_Exercise objective_:
Quote all of the data below exactly, please.

_Data_:
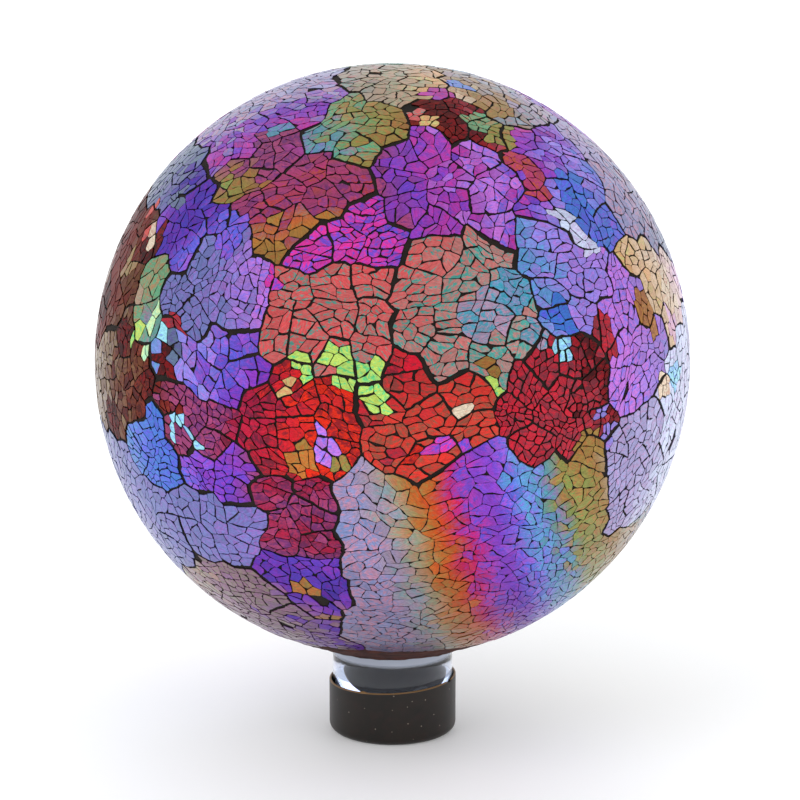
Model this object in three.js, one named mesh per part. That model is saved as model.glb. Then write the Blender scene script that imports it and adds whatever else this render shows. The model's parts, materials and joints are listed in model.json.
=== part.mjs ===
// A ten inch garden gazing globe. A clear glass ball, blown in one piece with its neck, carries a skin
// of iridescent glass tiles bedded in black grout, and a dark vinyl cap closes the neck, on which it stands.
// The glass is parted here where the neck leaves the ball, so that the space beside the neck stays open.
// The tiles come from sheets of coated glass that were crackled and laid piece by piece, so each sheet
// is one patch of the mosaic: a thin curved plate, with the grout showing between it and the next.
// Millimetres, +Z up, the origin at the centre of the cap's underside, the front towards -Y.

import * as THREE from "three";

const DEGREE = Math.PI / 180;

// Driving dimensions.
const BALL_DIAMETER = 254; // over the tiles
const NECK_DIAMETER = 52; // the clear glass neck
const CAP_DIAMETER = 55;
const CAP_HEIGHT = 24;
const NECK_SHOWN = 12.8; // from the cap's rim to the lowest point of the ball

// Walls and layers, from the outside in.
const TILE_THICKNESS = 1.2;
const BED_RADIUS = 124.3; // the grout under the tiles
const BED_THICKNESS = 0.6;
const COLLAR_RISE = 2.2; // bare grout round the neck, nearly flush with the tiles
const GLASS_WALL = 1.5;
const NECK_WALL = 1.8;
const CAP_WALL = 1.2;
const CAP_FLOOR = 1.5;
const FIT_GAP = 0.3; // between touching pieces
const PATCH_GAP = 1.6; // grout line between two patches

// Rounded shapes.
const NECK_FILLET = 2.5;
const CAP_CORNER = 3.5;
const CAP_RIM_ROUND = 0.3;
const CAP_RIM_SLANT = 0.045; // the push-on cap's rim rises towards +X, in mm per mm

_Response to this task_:
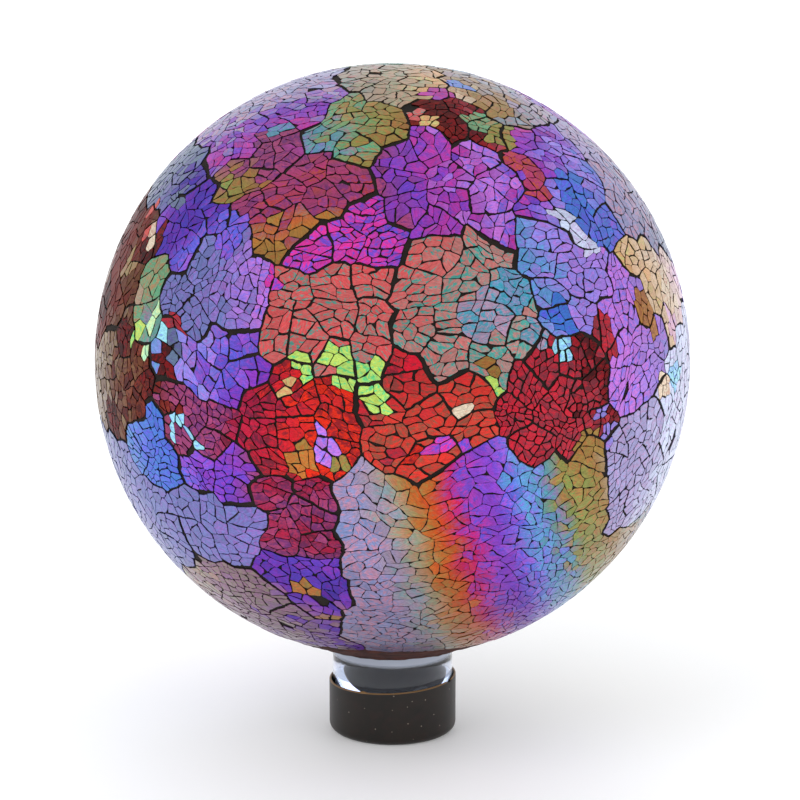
Model this object in three.js, one named mesh per part. That model is saved as model.glb. Then write the Blender scene script that imports it and adds whatever else this render shows. The model's parts, materials and joints are listed in model.json.
=== part.mjs ===
// A ten inch garden gazing globe. A clear glass ball, blown in one piece with its neck, carries a skin
// of iridescent glass tiles bedded in black grout, and a dark vinyl cap closes the neck, on which it stands.
// The glass is parted here where the neck leaves the ball, so that the space beside the neck stays open.
// The tiles come from sheets of coated glass that were crackled and laid piece by piece, so each sheet
// is one patch of the mosaic: a thin curved plate, with the grout showing between it and the next.
// Millimetres, +Z up, the origin at the centre of the cap's underside, the front towards -Y.

import * as THREE from "three";

const DEGREE = Math.PI / 180;

// Driving dimensions.
const BALL_DIAMETER = 254; // over the tiles
const NECK_DIAMETER = 52; // the clear glass neck
const CAP_DIAMETER = 55;
const CAP_HEIGHT = 24;
const NECK_SHOWN = 12.8; // from the cap's rim to the lowest point of the ball

// Walls and layers, from the outside in.
const TILE_THICKNESS = 1.2;
const BED_RADIUS = 124.3; // the grout under the tiles
const BED_THICKNESS = 0.6;
const COLLAR_RISE = 2.2; // bare grout round the neck, nearly flush with the tiles
const GLASS_WALL = 1.5;
const NECK_WALL = 1.8;
const CAP_WALL = 1.2;
const CAP_FLOOR = 1.5;
const FIT_GAP = 0.3; // between touching pieces
const PATCH_GAP = 1.6; // grout line between two patches

// Rounded shapes.
const NECK_FILLET = 2.5;
const CAP_CORNER = 3.5;
const CAP_RIM_ROUND = 0.3;
const CAP_RIM_SLANT = 0.045; // the push-on cap's rim rises towards +X, in mm per mm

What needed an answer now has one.